In autumn, the truth comes out.

And by autumn, I mean any autumn. Autumn the meteorological season before winter; Autumn on the calendar; Autumn in our life span; and Autumn in the liturgical year.

In every case, if you step back far enough, you can see the patterns. The photo op brilliant foliage reveals what was there all along, shaped by experience.  In spite of the sometimes-brutal clarity of autumn, I love this time of year.

Deciduous trees that turn yellow, gold and orange in autumn are not so much changing color as revealing the color that has been resting underneath, hiding under the green of chlorophyll.
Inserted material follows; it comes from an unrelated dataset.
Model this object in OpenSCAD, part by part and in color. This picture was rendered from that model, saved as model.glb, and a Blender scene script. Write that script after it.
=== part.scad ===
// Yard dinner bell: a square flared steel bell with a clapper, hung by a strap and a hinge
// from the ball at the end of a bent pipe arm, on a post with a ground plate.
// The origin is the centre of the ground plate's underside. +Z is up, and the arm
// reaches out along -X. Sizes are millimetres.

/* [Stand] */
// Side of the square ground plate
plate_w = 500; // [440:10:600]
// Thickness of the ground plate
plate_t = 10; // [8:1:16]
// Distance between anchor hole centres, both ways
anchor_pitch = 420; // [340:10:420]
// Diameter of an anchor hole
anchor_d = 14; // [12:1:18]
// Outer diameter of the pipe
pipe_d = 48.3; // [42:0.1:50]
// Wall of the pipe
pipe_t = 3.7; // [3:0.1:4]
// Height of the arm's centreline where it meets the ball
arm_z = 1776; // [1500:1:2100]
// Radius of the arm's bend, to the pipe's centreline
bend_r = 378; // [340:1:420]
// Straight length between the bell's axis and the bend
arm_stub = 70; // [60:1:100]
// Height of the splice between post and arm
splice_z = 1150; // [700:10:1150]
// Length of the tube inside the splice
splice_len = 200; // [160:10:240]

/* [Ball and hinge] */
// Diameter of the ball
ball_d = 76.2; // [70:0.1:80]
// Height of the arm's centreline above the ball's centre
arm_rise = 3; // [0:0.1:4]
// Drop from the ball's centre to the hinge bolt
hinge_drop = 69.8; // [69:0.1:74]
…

As the days grow shorter and cooler, chlorophyll production decreases. The leaves have always been golden. The trees have experiences, and these matter, too. Perhaps there has been plenty of rain and the soil is rich, or perhaps a hurricane has blown off so many small branches that the tree suffers malnutrition from a lack of chlorophyll. Then, too, if it is the sort of tree that turns red, its intensity will be impacted by sugars manufactured and stored; more sweetness makes for a more brilliant red.

In October or November, looking back at the resolutions, motto, word or intentions for the new year, the truth is revealed. In March one might kick that can down the road; even in June there is still “plenty of time.” But in autumn, reality comes to visit. We either did, or did not, step up and out into the life we intended to try to make. The combination of who we are (like it or not) and the experiences thrown at us by life bring the outcome we assess in the autumnal review of our intentions for the year. I’ve had the same motto for years now because apparently I’m a slow learner.
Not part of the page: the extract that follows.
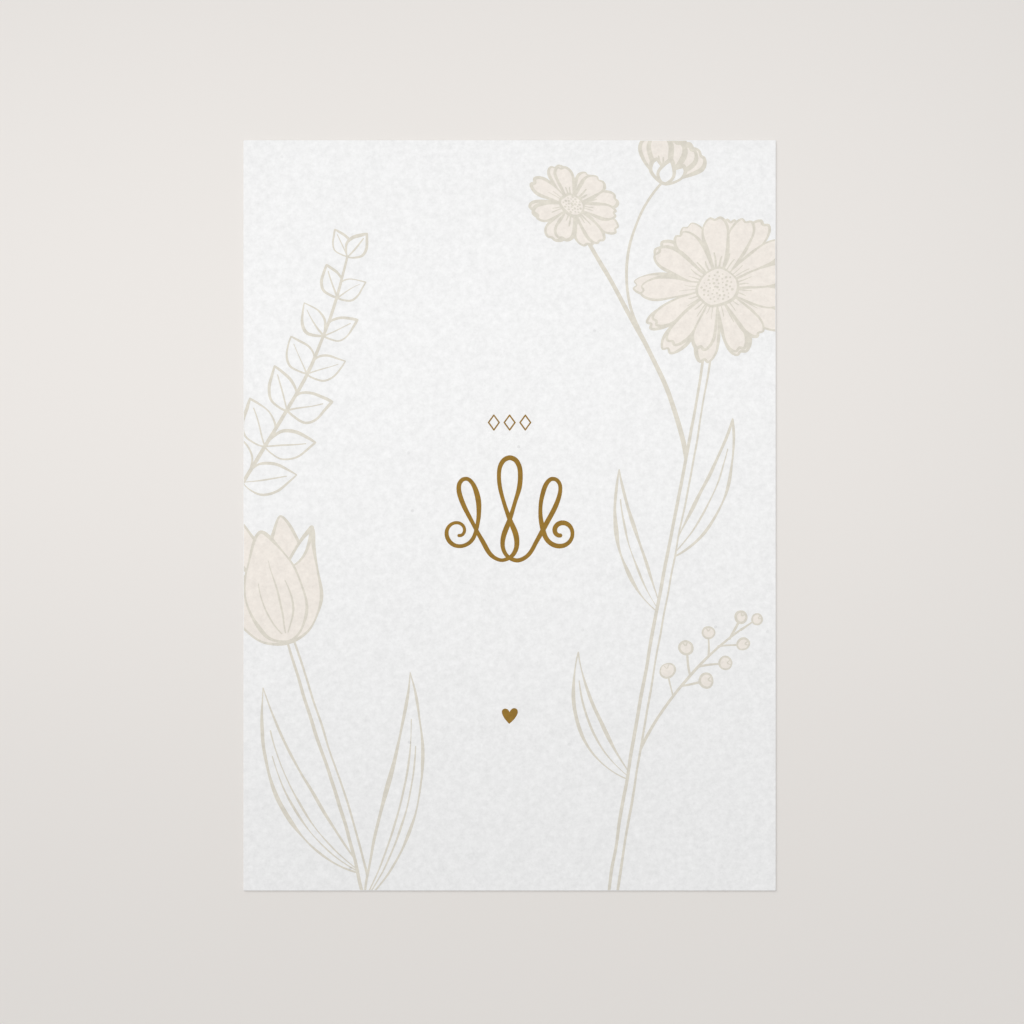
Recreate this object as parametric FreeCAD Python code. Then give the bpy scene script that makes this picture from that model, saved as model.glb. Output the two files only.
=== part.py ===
"""A6 picture postcard: one sheet of heavy uncoated card, lying with its printed side up.

Millimetres. The origin is the middle of the back face, which lies on the table at Z = 0.
+X runs along the short side, +Y points to the top of the printed side, +Z is up through the sheet.
"""
import FreeCAD, Part
import os

# The trimmed sheet
WIDTH = 105.0
HEIGHT = 148.0
THICKNESS = 0.40

# The guillotine presses the rim of the printed side down a little and leaves the back rim crisp
RIM_ROUNDING = 0.08
# Handling only just blunts the four square corners
CORNER_ROUNDING = 0.20


def is_upright(edge):
    """True for an edge that runs straight through the sheet's thickness."""
    start, end = edge.Vertexes[0].Point, edge.Vertexes[-1].Point
    return abs(end.z - start.z) > 0.5 * THICKNESS


def make_card():
    """The sheet: a slab with blunted corners and a rounded rim round its printed side."""
    slab = Part.makeBox(WIDTH, HEIGHT, THICKNESS, FreeCAD.Vector(-WIDTH / 2, -HEIGHT / 2, 0))
    corner = min(CORNER_ROUNDING, 0.45 * WIDTH, 0.45 * HEIGHT)
    slab = slab.makeFillet(corner, [edge for edge in slab.Edges if is_upright(edge)])
    front = max(slab.Faces, key=lambda face: face.CenterOfMass.z)
    rim = min(RIM_ROUNDING, 0.45 * THICKNESS, 0.8 * corner)
    return slab.makeFillet(rim, front.Edges)


os.makedirs("parts", exist_ok=True)
make_card().exportStep("parts/card.step")
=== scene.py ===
"""Postcard: one sheet of heavy felt-marked card with a pale botanical line print and a pen flourish.

Metres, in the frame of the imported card: the back lies on the table at Z = 0, the print faces +Z
and its top points to +Y. The print is drawn on a drawing board in millimetres, from the middle of
the card. It is flattened so that each spot takes one ink, and laid on the card as thin films.
"""

import math
import random

import bpy
from mathutils import Matrix, Vector
from mathutils.bvhtree import BVHTree
from mathutils.geometry import delaunay_2d_cdt


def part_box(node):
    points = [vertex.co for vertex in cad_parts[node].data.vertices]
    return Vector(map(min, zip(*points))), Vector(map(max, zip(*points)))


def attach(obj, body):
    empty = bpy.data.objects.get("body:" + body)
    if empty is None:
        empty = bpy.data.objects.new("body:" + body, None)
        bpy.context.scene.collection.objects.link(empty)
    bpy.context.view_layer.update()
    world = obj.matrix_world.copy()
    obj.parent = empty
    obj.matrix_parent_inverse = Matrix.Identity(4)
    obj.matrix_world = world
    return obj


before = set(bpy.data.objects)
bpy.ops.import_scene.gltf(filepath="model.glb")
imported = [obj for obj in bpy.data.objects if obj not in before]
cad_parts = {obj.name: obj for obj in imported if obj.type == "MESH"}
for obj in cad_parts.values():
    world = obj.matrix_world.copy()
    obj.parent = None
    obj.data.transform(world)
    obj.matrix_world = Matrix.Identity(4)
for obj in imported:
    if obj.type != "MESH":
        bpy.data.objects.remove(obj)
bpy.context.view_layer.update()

MM = 0.001
TAU = 2 * math.pi
GOLDEN_ANGLE = math.pi * (3 - math.sqrt(5))
CORNERS = ((-1, -1), (1, -1), (1, 1), (-1, 1))

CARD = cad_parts["card"]
CARD_LOW, CARD_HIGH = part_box("card")
CARD_WIDTH, CARD_HEIGHT, _ = CARD_HIGH - CARD_LOW
FRONT = CARD_HIGH.z     # the height of the printed face

# Print, in millimetres
TRIM = 0.10             # the ink stops this far inside the card's edge, just clear of its rounded rim
INK_PROUD = 0.012       # how far a film of ink stands above the paper
INK_SUNK = 0.006        # how far it has soaked in
LINE_NIB = 0.52         # full width of the pale line
BOLD_NIB = 0.72         # of the bolder pale line
THIN_NIB = 0.42         # of the thinner pale line
STEM_WIDTH = 2.1        # of a stem that is drawn as two lines
STEM_SHIFT = 0.15       # of the bare card between them, to the right
FLOURISH_NIB = 0.87     # of the ochre pen stroke
FINE_NIB = 0.28         # of the small ochre ornament
STEP = 0.35             # spacing of the points along a drawn line
FINE_STEP = 0.2         # along the flourish
HEART_STEP = 0.1        # along the outline of the heart


# ---------------------------------------------------------------- colours


def linear(red, green, blue):
    """A colour given as it is seen, 0 to 255, as the linear values that shaders take."""
    def one(value):
        value /= 255
        return value / 12.92 if value <= 0.04045 else ((value + 0.055) / 1.055) ** 2.4
    return (one(red), one(green), one(blue), 1.0)


PAPER_WHITE = linear(244, 244, 244)
PALE_LINE = linear(223, 218, 206)
BLUSH = linear(242, 235, 227)
OCHRE = linear(150, 115, 42)
TABLE_WHITE = linear(236, 232, 228)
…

In the mirror, in the season of life poets call autumn, we see the person we have been all along, plus our experiences. The smoothness and sameness of youth is gone for those in midlife and later; laughter and tears, pain and care, habits – good and bad – all are revealed. A twenty-five-year-old might hide bad habits, but by forty-five, the entire body shows the pattern and at sixty-five, odds are the mind and spirit are far from what they promised to become before a bad habit became an addiction. On the other hand, there can be an explosion of energy, creativity and spiritual growth at in the autumn of life that startles those who mistook the responsible behaviors of younger years for that person being “boring.” This is when adult children wonder if their parents have gone a bit crazy – taking up new hobbies, traveling, refusing to be properly “old.” No, they were never actually boring, just busy with lifegiving, the drive that Erikson called “generativity,” that leads people to make sacrifices for others, and trees to manufacture food out of sunlight to nourish themselves and the seeds for future trees.
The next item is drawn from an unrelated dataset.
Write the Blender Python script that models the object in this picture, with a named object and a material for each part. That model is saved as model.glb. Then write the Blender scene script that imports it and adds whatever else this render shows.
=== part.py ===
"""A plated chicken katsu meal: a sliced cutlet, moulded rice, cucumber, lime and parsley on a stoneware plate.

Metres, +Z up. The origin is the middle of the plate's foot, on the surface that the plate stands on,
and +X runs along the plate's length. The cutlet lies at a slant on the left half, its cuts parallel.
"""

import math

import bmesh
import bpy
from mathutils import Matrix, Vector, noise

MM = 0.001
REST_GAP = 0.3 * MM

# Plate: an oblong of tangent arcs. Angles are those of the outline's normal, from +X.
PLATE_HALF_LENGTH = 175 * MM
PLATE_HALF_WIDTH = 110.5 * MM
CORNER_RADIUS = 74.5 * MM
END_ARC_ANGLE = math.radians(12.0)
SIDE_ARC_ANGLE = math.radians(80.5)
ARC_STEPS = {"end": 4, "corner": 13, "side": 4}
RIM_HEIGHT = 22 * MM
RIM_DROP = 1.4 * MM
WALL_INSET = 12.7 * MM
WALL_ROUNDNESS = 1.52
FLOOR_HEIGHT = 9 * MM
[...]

And then the liturgical year winds around, ending about four weeks before Christmas, with the Scripture readings for the last few weeks focused more and more on the last things – our own death, the final judgment, the need to take account of how we are living and make changes in accord with the highest good.  How appropriate that this unveiling of the reality beneath happens in such a pervasive way – that we are offered the chance see ourselves, our year, our years in total, through the same golden lens.

Happy mid-autumn; wishing you all the golden light the season offers.

On Being “Beyond”

I’ve been thinking a lot lately on being beyond. Beyond what, you might ask, and I’m sorting that out. Basically, though, it started with realizing that I am now in that great blob of the population described so often as “beyond.” As in the headlines on the covers of women’s magazines,

“Get glowing skin! Customized tips for your thirties, forties, fifties and beyond!”

“Walking for Fitness at Any Age! Belly-busting strategies for your thirties, forties, fifties, and beyond!”

I don’t know the extent to which men are burdened with this. I can imagine, though:

“Get ripped! Washboard abs workouts for your thirties, forties, fifties and beyond!”

Yeah, I’m beyond.

It sounds sort of like a super hero, as if at 60 – when we enter into Beyond – we ought to get a cape. I have a cape – Irish wool, very warm. If you think that sounds more cozy than conquering, you haven’t met enough Irish women. (Note to would-be inventors of Beyond Woman action figures: spare us the wasp waist. We have the usual age-related spinal compression plus hormonally driven fat redistribution. Keep it real, that’s all we’re asking.  Because we are fine, better than fine, and in fact, beyond – just the way we are.)

It’s quite comical that the apparently youngish people who write so much media content put the newly 60s, the 60-year-olds’ mothers, their aunts, and centenarians all into one category, while the decades earlier are carefully delineated as if the difference between, say, 39 and 41 comprises dramatically more difference than between a 60-year-old and any given 80-year-old woman, and between that woman and a centenarian. It seems to reflect a silly and self-absorbed presumption about the nuances of midlife compared to the daily warfare of old age.

The implication is that, well, now you’re old and one old person is the same as the other. That is clearly ridiculous; there is far more difference between any two senior citizens than between any two 20-year-olds.  How could there not be? Life has been unfolding, every day full of experiences that compound the differences.  Every decision about habits, relationships, effort, sloth, etc., multiplies and intersects into complex and unintended consequences.  If you are 30 and reading this, consider how different you are from the people who were your best friends in high school, just 12 years ago. Wait another 30 years of daily choices and the ramifications of those choices, plus the unexpected and random events of life, and the differences between you will be inestimable.  

So, what does it mean, being beyond?  Well, the ones I speak with are beyond thinking they are in some sort of competition with the whole world.  They are beyond equally valuing everyone’s opinions; they stop craving indiscriminate approval. They are beyond getting aggravated about the minor speed bumps of daily life and getting tangled up in knots over every bit of bad news.  They are beyond thinking that social media alerts outweigh the person we’re talking with now. They have long been beyond pretending that cynicism is the same as wisdom.

All this means freedom: freedom to play freely with children without worrying about our dignity, sing in our cars, and ask questions without worrying we’ll look stupid. We adapt to what our bodies can and can’t do today. We can be creative because it doesn’t matter if other people don’t like what we paint or draw or bake or build. And, out of that freedom, we can offer encouragement and hope to people who are still trapped in the completely voluntary constrictions of being not-yet-beyond.

And so, here’s to being beyond, with all its freedom, challenges and gifts. 

What about you? What does being beyond mean – and will you wait until a magazine editor says you’re there to enjoy it?